*INPUT MATERIAL*:
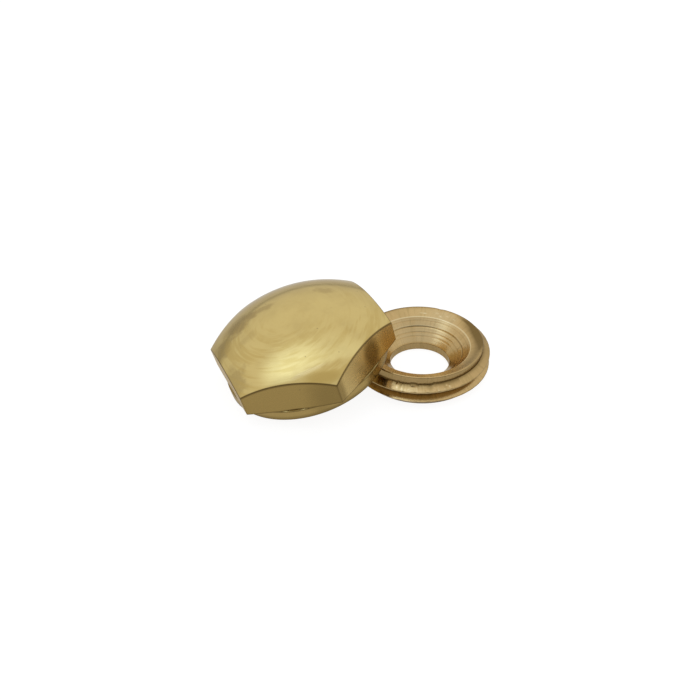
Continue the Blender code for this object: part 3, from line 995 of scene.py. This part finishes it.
def link_object(name, shell, matrix, material):
    """Make an object from a shell and link it."""
    data = bpy.data.meshes.new(name)
    shell.to_mesh(data)
    shell.free()
    made = bpy.data.objects.new(name, data)
    made.matrix_world = matrix
    bpy.context.scene.collection.objects.link(made)
    data.materials.append(material)
    return made


def make_floor(look):
    """A plain pale floor, which keeps a faint shadow of the object."""
    shell = bmesh.new()
    bmesh.ops.create_grid(shell, x_segments=1, y_segments=1, size=look.floor_size / 2)
    material, tree = bare_material("floor")
    paper = add_node(tree, "ShaderNodeBsdfDiffuse")
    feed(tree, paper.inputs["Color"], opaque([FLOOR_SHADE * part for part in look.floor_colour]))
    straight, reflected = seen_rays(tree)
    level = calculate(tree, "MULTIPLY", straight, FLOOR_SEEN)
    glow = add_node(tree, "ShaderNodeEmission")
    feed(tree, glow.inputs["Strength"], calculate(tree, "MULTIPLY_ADD", reflected, FLOOR_REFLECTED, level))
    set_surface(tree, paper.outputs[0], glow.outputs[0])
    just_below = CAD_BOX[0].z - 0.02 * MM
    floor = link_object("floor", shell, Matrix.Translation((0.0, 0.0, just_below)), material)


def show_in_reflections(name, shell, matrix, material):
    """Put something on the stage that only reflections show."""
    card = link_object(name, shell, matrix, material)
    card.visible_camera = False
    card.visible_diffuse = False
    card.visible_shadow = False


def make_card(name, size, matrix, material):
    """A flat studio card."""
    shell = bmesh.new()
    bmesh.ops.create_grid(shell, x_segments=1, y_segments=1, size=0.5)
    bmesh.ops.scale(shell, vec=(*size, 1.0), verts=shell.verts)
    show_in_reflections(name, shell, matrix, material)


def make_ring_net(radius, height, material):
    """A low net all round the stage."""
    shell = bmesh.new()
    bmesh.ops.create_cone(shell, cap_ends=False, segments=96, radius1=radius, radius2=radius, depth=height)
    bmesh.ops.translate(shell, vec=(0.0, 0.0, height / 2), verts=shell.verts)
    show_in_reflections("ring_net", shell, Matrix.Identity(4), material)


def hill(tree, across, along, middle, reach):
    """1 at the middle of an oval, falling smoothly to 0 at its rim."""
    squares = []
    for value, centre, half in ((across, middle[0], reach[0]), (along, middle[1], reach[1])):
        part = calculate(tree, "DIVIDE", calculate(tree, "SUBTRACT", value, centre), half)
        squares.append(calculate(tree, "MULTIPLY", part, part))
    distance = calculate(tree, "SQRT", calculate(tree, "ADD", squares[0], squares[1]))
    return without(tree, ramp_between(tree, distance, 0.0, 1.0))


def softbox_material():
    """A cool glow with one strong middle and a long weak one, cut off sharply towards the camera."""
    material, tree = bare_material("softbox")
    across, along, _ = separate(tree, add_node(tree, "ShaderNodeTexCoord").outputs["Object"])
    strong = hill(tree, across, along, (-0.180, -0.040), (0.24, 0.15))
    weak = hill(tree, across, along, (0.02, -0.01), (0.36, 0.15))
    both_hills = calculate(tree, "MULTIPLY_ADD", weak, 0.35, calculate(tree, "MULTIPLY", strong, 1.15))
    from_cut = calculate(tree, "MULTIPLY_ADD", across, -0.378, along)
    kept = ramp_between(tree, from_cut, -0.050, -0.040)
    glow = add_node(tree, "ShaderNodeEmission")
    feed(tree, glow.inputs["Color"], (0.50, 0.70, 1.0, 1.0))
    feed(tree, glow.inputs["Strength"], calculate(tree, "MULTIPLY", both_hills, kept))
    clear = add_node(tree, "ShaderNodeBsdfTransparent")
    set_surface(tree, clear.outputs[0], glow.outputs[0])
    return material


def net_material(name, upward, stops):
    """A net that lets part of the light through; upward is the axis that the stops' height is along."""
    material, tree = bare_material(name)
    places = separate(tree, add_node(tree, "ShaderNodeTexCoord").outputs["Generated"])
    ramp = add_node(tree, "ShaderNodeValToRGB")
    feed(tree, ramp.inputs[0], places[upward])
    elements = ramp.color_ramp.elements
    while len(elements) < len(stops):
        elements.new(0.5)
    for element, (position, level) in zip(elements, stops):
        element.position = position
        element.color = (level, level, level, 1.0)
    clear = add_node(tree, "ShaderNodeBsdfTransparent")
    feed(tree, clear.inputs["Color"], ramp.outputs[0])
    set_surface(tree, clear.outputs[0])
    return material


def make_world():
    """White surroundings for what is seen, and a lower level that lights the floor."""
    world = bpy.data.worlds.new("studio")
    world.use_nodes = True
    tree = world.node_tree
    background = tree.nodes["Background"]
    background.inputs["Color"].default_value = (1.0, 1.0, 1.0, 1.0)
    straight, reflected = seen_rays(tree)
    seen = calculate(tree, "ADD", straight, reflected, clamp=True)
    level = calculate(tree, "MULTIPLY_ADD", seen, 1 - WORLD_LIGHT, WORLD_LIGHT)
    feed(tree, background.inputs["Strength"], level)
    bpy.context.scene.world = world


def make_camera(look):
    """The camera, aimed at a point on the floor behind the pair."""
    data = bpy.data.cameras.new("camera")
    data.sensor_width = 36.0
    data.lens = look.lens
    data.clip_start = 1 * MM
    data.clip_end = 10.0
    camera = bpy.data.objects.new("camera", data)
    bpy.context.scene.collection.objects.link(camera)
    middle = (CAD_BOX[0] + CAD_BOX[1]) / 2
    aim = Vector((middle.x + look.aim_right, middle.y + look.aim_back, CAD_BOX[0].z))
    back = Vector((0.0, -math.cos(look.elevation), math.sin(look.elevation)))
    turn = Matrix.Rotation(math.pi / 2 - look.elevation, 4, "X") @ Matrix.Rotation(-look.roll, 4, "Z")
    camera.matrix_world = Matrix.Translation(aim + back * look.distance) @ turn
    bpy.context.scene.camera = camera


class MakeStage(bpy.types.Operator):
    """Set up the floor, the light and the camera"""
    bl_idname = "screwcap.make_stage"
    bl_label = "Stage"
    bl_options = {"REGISTER", "UNDO"}

    def execute(self, context):
        look = context.scene.screwcap_stage
        make_camera(look)
        make_floor(look)
        make_world()
        make_card("softbox", SOFTBOX_SIZE, Matrix.Translation(SOFTBOX_PLACE), softbox_material())
        upright = Matrix.Rotation(math.pi / 2, 4, "X")
        make_card("camera_side_net", CAMERA_NET_SIZE, Matrix.Translation(CAMERA_NET_PLACE) @ upright,
                  net_material("camera_side_net", 1, CAMERA_NET))
        make_ring_net(RING_NET_RADIUS, RING_NET_HEIGHT, net_material("ring_net", 2, RING_NET))
        context.scene.view_settings.view_transform = "Standard"
        return {"FINISHED"}


# Panel and registration


class ScrewCapPanel(bpy.types.Panel):
    """Sizes, looks and buttons for the screw cap."""
    bl_idname = "VIEW3D_PT_screw_cap"
    bl_label = "Hex screw cap"
    bl_space_type = "VIEW_3D"
    bl_region_type = "UI"
    bl_category = "Screw cap"

    def draw(self, context):
        scene = context.scene
        for operator, settings in ((MakeWasher, scene.screwcap_washer), (MakeCap, scene.screwcap_cap),
                                   (None, scene.screwcap_brass), (MakeStage, scene.screwcap_stage)):
            box = self.layout.box()
            for name in settings.__annotations__:
                box.prop(settings, name)
            if operator:
                box.operator(operator.bl_idname)


CLASSES = (WasherSizes, CapSizes, BrassLook, StageLook, MakeWasher, MakeCap, MakeStage, ScrewCapPanel)
SETTINGS = (("screwcap_washer", WasherSizes), ("screwcap_cap", CapSizes), ("screwcap_brass", BrassLook),
            ("screwcap_stage", StageLook))


def register():
    for item in CLASSES:
        bpy.utils.register_class(item)
    for name, group in SETTINGS:
        setattr(bpy.types.Scene, name, PointerProperty(type=group))


def unregister():
    for name, _ in SETTINGS:
        delattr(bpy.types.Scene, name)
    for item in reversed(CLASSES):
        bpy.utils.unregister_class(item)


def main():
    register()
    bpy.ops.screwcap.make_washer()
    bpy.ops.screwcap.make_cap()
    bpy.ops.screwcap.make_stage()


if __name__ == "__main__":
    main()
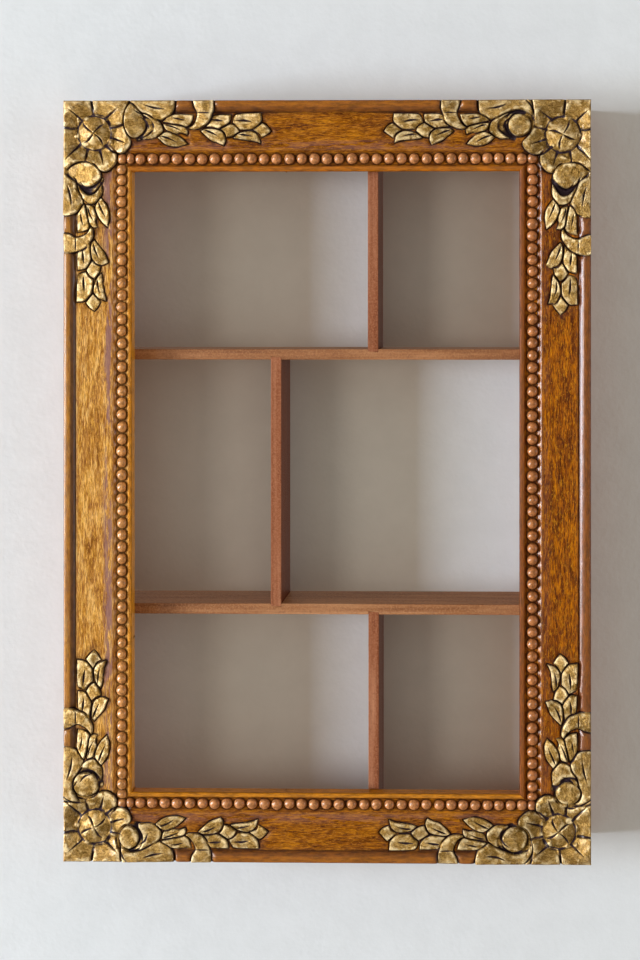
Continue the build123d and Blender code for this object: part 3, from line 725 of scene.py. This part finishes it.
class Shader:
    """Material with a Principled shader and short calls for the nodes before it. grain is x or z."""

    def __init__(self, name, grain="x"):
        self.grain = grain
        self.material = bpy.data.materials.new(name)
        self.material.use_nodes = True
        self.tree = self.material.node_tree
        self.surface = self.tree.nodes["Principled BSDF"]
        self.place = self.node("ShaderNodeTexCoord").outputs["Object"]

    def node(self, kind, inputs=None, **settings):
        """New node, with the value or link of each input by the socket's name or number."""
        made = self.tree.nodes.new(kind)
        for name, value in settings.items():
            setattr(made, name, value)
        for name, value in (inputs or {}).items():
            self.put(made.inputs[name], value)
        return made

    def put(self, socket, value):
        if isinstance(value, bpy.types.NodeSocket):
            self.tree.links.new(value, socket)
        else:
            socket.default_value = value

    def noise(self, along, across, detail, roughness, distortion=0.0):
        """Noise over the place in metres, with its scale along the grain and across it."""
        scale = [along if axis == self.grain else across for axis in "xyz"]
        place = self.node("ShaderNodeMapping", {"Vector": self.place, "Scale": scale}).outputs["Vector"]
        return self.node("ShaderNodeTexNoise", {
            "Vector": place, "Scale": 1.0, "Detail": detail, "Roughness": roughness,
            "Distortion": distortion}).outputs["Fac"]

    def mask(self, name):
        return self.node("ShaderNodeAttribute", attribute_name=name).outputs["Fac"]

    def maths(self, operation, a, b):
        return self.node("ShaderNodeMath", {0: a, 1: b}, operation=operation).outputs[0]

    def times(self, a, b):
        return self.maths("MULTIPLY", a, b)

    def plus(self, a, b):
        return self.maths("ADD", a, b)

    def minus(self, a, b):
        return self.maths("SUBTRACT", a, b)

    def between(self, value, low, high):
        """0 where the value is low and 1 where it is high, smooth between them."""
        inputs = {"Value": value, "From Min": low, "From Max": high}
        return self.node("ShaderNodeMapRange", inputs, interpolation_type="SMOOTHSTEP").outputs["Result"]

    def ramp(self, value, stops):
        made = self.node("ShaderNodeValToRGB", {"Fac": value})
        ramp = made.color_ramp
        ramp.elements.remove(ramp.elements[1])
        ramp.elements[0].position, ramp.elements[0].color = stops[0]
        for position, colour in stops[1:]:
            ramp.elements.new(position).color = colour
        return made.outputs["Color"]

    def mix(self, share, a, b):
        return self.node("ShaderNodeMix", {0: share, 6: a, 7: b}, data_type="RGBA").outputs[2]

    def over(self, colour, mask, share, upper):
        """The colour with another one over it, where the mask is and as far as the share says."""
        return self.mix(self.times(mask, share), colour, upper)

    def bump(self, height, strength, distance):
        made = self.node("ShaderNodeBump", {"Height": height, "Strength": strength, "Distance": distance})
        self.put(self.surface.inputs["Normal"], made.outputs["Normal"])

    def finish(self, **inputs):
        for name, value in inputs.items():
            self.put(self.surface.inputs[name.replace("_", " ")], value)
        return self.material


GOLD_TONES = [(0.38, rgb(76, 56, 18)), (0.48, rgb(124, 92, 38)), (0.60, rgb(186, 150, 86))]
# painted highlight and wear on the gilding's ridges
GOLD_HIGHLIGHT_AND_WEAR = rgb(244, 220, 168)
BARE_GOLD = rgb(88, 50, 24)  # where the gilding is rubbed through
# painted shade and antique dark in the gilding's cuts and hollows
GOLD_CUT = rgb(50, 36, 42)
GOLD_METAL = 0.42
SHEEN_AND_WORN_VARNISH = rgb(140, 98, 94)  # painted sheen and worn varnish
# painted highlight and wear on the wood's ridges
RIDGE_HIGHLIGHT_AND_WEAR = rgb(206, 146, 92)
# dirt and painted shade beside the carved forms
DIRT_AND_SHADE_DARK = rgb(70, 40, 36)
# painted shade in the groove beside the rim
GROOVE_DARK = rgb(48, 24, 14)
# painted shade and antique dark in the wood's hollows
RECESS_DARK = rgb(52, 26, 14)
# painted shade and dark ground paint round the feet of the carved forms
OUTLINE_DARK = rgb(42, 26, 26)
PORE = rgb(66, 38, 22)


def stained(s, tones, streaks, pores, nicks):
    """Colour of the stained wood with the bands of the moulding."""
    patches = s.noise(30, 160, 5, 0.7, 0.6)
    tone = s.plus(s.times(streaks, 0.62), s.times(patches, 0.38))
    wood = s.ramp(tone, [(0.40, tones["dark"]), (0.49, tones["middle"]), (0.58, tones["light"])])
    flecks = s.between(s.noise(300, 1000, 4, 0.7, 0.5), 0.53, 0.62)
    for mask, share, tone in ((flecks, 0.5, "fleck"), (pores, 0.75, "pore"), (nicks, 0.6, "pore")):
        wood = s.over(wood, mask, share, tones[tone])
    shade = s.between(s.noise(120, 520, 5, 0.7), 0.36, 0.62)
    for part, share in (("rim", 0.75), ("fall", 0.8), ("lip", 0.85)):
        wood = s.over(wood, s.mask(part), share, s.mix(shade, darker(tones[part]), tones[part]))
    return wood


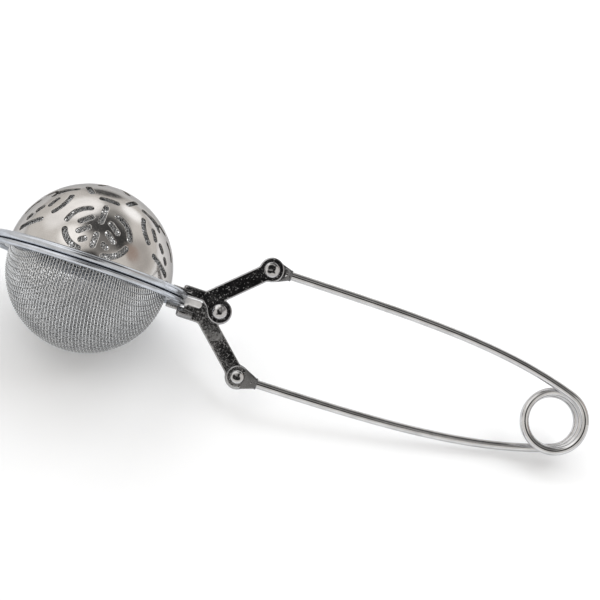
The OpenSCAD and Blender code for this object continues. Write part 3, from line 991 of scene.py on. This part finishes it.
def world():
    """A studio of softboxes and dark gaps in a plain warm-grey room."""
    made = bpy.data.worlds.new("studio")
    bpy.context.scene.world = made
    made.use_nodes = True
    tree = made.node_tree
    back = tree.nodes["Background"]
    place = tree.nodes.new("ShaderNodeTexCoord").outputs["Generated"]
    room = tree.nodes.new("ShaderNodeRGB")
    room.outputs[0].default_value = (0.88, 0.85, 0.81, 1.0)
    light = room.outputs[0]
    for azimuth, elevation, inner, outer, colour in STUDIO:
        dot = tree.nodes.new("ShaderNodeVectorMath")
        dot.operation = "DOT_PRODUCT"
        tree.links.new(place, dot.inputs[0])
        dot.inputs[1].default_value = heading(azimuth, elevation)
        ramp = tree.nodes.new("ShaderNodeMapRange")
        ramp.interpolation_type = "SMOOTHSTEP"
        tree.links.new(dot.outputs["Value"], ramp.inputs["Value"])
        ramp.inputs["From Min"].default_value = math.cos(math.radians(outer))
        ramp.inputs["From Max"].default_value = math.cos(math.radians(inner))
        mix = tree.nodes.new("ShaderNodeMix")
        mix.data_type = "RGBA"
        tree.links.new(ramp.outputs["Result"], mix.inputs["Factor"])
        tree.links.new(light, mix.inputs[MIX_A])
        mix.inputs[MIX_B].default_value = (*colour, 1.0)
        light = mix.outputs[MIX_OUT]
    tree.links.new(light, back.inputs["Color"])


def soft_light(name, azimuth, elevation, size, power):
    """A square lamp that faces the object. Only the studio's patches are seen in the metal."""
    target, distance = Vector((0, 0, 0.02)), 0.9
    place = Vector(heading(azimuth, elevation)) * distance
    data = bpy.data.lights.new(name, "AREA")
    data.size = size
    data.energy = power
    lamp = bpy.data.objects.new(name, data)
    lamp.location = place
    lamp.visible_glossy = False
    lamp.rotation_euler = (target - place).to_track_quat("-Z", "Y").to_euler()
    bpy.context.scene.collection.objects.link(lamp)


def camera():
    """The camera stands above the front, slightly rolled."""
    azimuth, elevation, tilt = (math.radians(a) for a in (2.553, 47.477, 12.654))
    distance = 0.405437
    look_at = Vector((0.0003009, 0, 0.032282))
    level = math.cos(elevation)
    back = Vector((math.sin(azimuth) * level, -math.cos(azimuth) * level, math.sin(elevation)))
    right = Vector((0, 0, 1)).cross(back).normalized()
    up = back.cross(right)
    rolled_right = right * math.cos(tilt) + up * math.sin(tilt)
    rolled_up = up * math.cos(tilt) - right * math.sin(tilt)
    data = bpy.data.cameras.new("camera")
    data.lens = 90
    data.sensor_width = 36
    data.clip_start = 0.01
    eye = bpy.data.objects.new("camera", data)
    eye.matrix_world = Matrix.Translation(look_at + back * distance) @ Matrix(
        (rolled_right, rolled_up, back)).transposed().to_4x4()
    bpy.context.scene.collection.objects.link(eye)
    bpy.context.scene.camera = eye


camera()
world()
floor()
soft_light("left_box", -35, 50, size=0.5, power=1.2)
soft_light("right_box", 48, 48, size=0.85, power=4.6)
bpy.context.scene.view_settings.view_transform = "Standard"

handle()
sockets()
levers()
tongue()
rivets()
rings()
woven("bowl_mesh", BOWL_R, -LIFT, -1, 0.0, 5, "lower_jaw", ("mesh_bowl",))
woven("liner_mesh", LINER_R, LIFT, 1, 0.0, 20, "upper_jaw", ("dome_mesh_liner",))
dome()
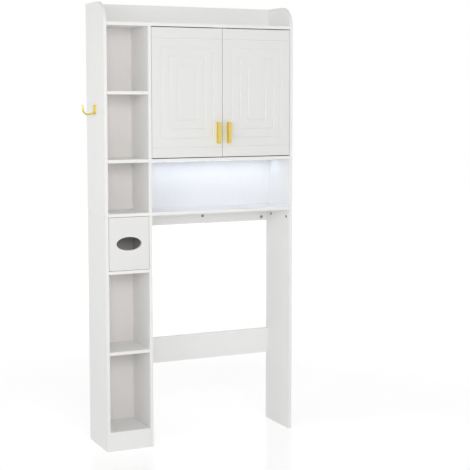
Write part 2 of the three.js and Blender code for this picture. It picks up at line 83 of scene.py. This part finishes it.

*WHAT YOU SHOULD DO*: Up to and including the line that holds "0.0, just_below)), material)", reproduce the records above exactly from their first line, and give nothing else.

*RESPONSE*:
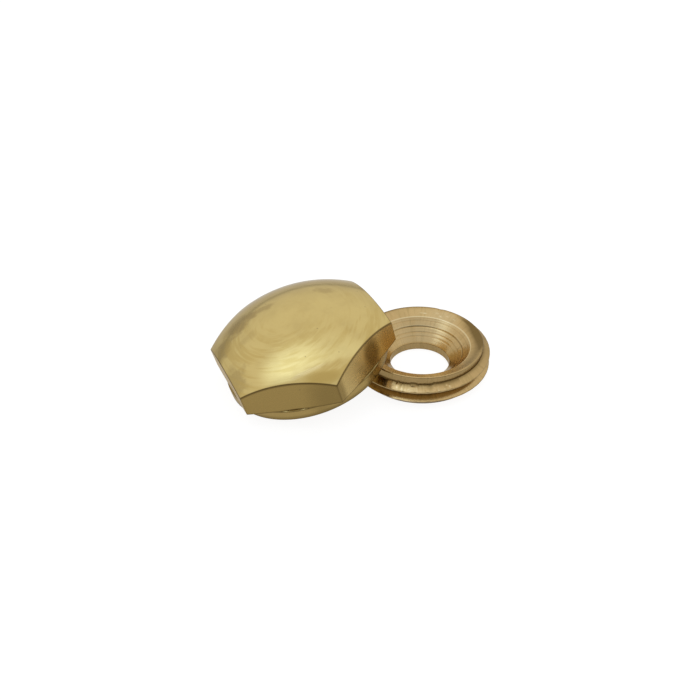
Continue the Blender code for this object: part 3, from line 995 of scene.py. This part finishes it.
def link_object(name, shell, matrix, material):
    """Make an object from a shell and link it."""
    data = bpy.data.meshes.new(name)
    shell.to_mesh(data)
    shell.free()
    made = bpy.data.objects.new(name, data)
    made.matrix_world = matrix
    bpy.context.scene.collection.objects.link(made)
    data.materials.append(material)
    return made


def make_floor(look):
    """A plain pale floor, which keeps a faint shadow of the object."""
    shell = bmesh.new()
    bmesh.ops.create_grid(shell, x_segments=1, y_segments=1, size=look.floor_size / 2)
    material, tree = bare_material("floor")
    paper = add_node(tree, "ShaderNodeBsdfDiffuse")
    feed(tree, paper.inputs["Color"], opaque([FLOOR_SHADE * part for part in look.floor_colour]))
    straight, reflected = seen_rays(tree)
    level = calculate(tree, "MULTIPLY", straight, FLOOR_SEEN)
    glow = add_node(tree, "ShaderNodeEmission")
    feed(tree, glow.inputs["Strength"], calculate(tree, "MULTIPLY_ADD", reflected, FLOOR_REFLECTED, level))
    set_surface(tree, paper.outputs[0], glow.outputs[0])
    just_below = CAD_BOX[0].z - 0.02 * MM
    floor = link_object("floor", shell, Matrix.Translation((0.0, 0.0, just_below)), material)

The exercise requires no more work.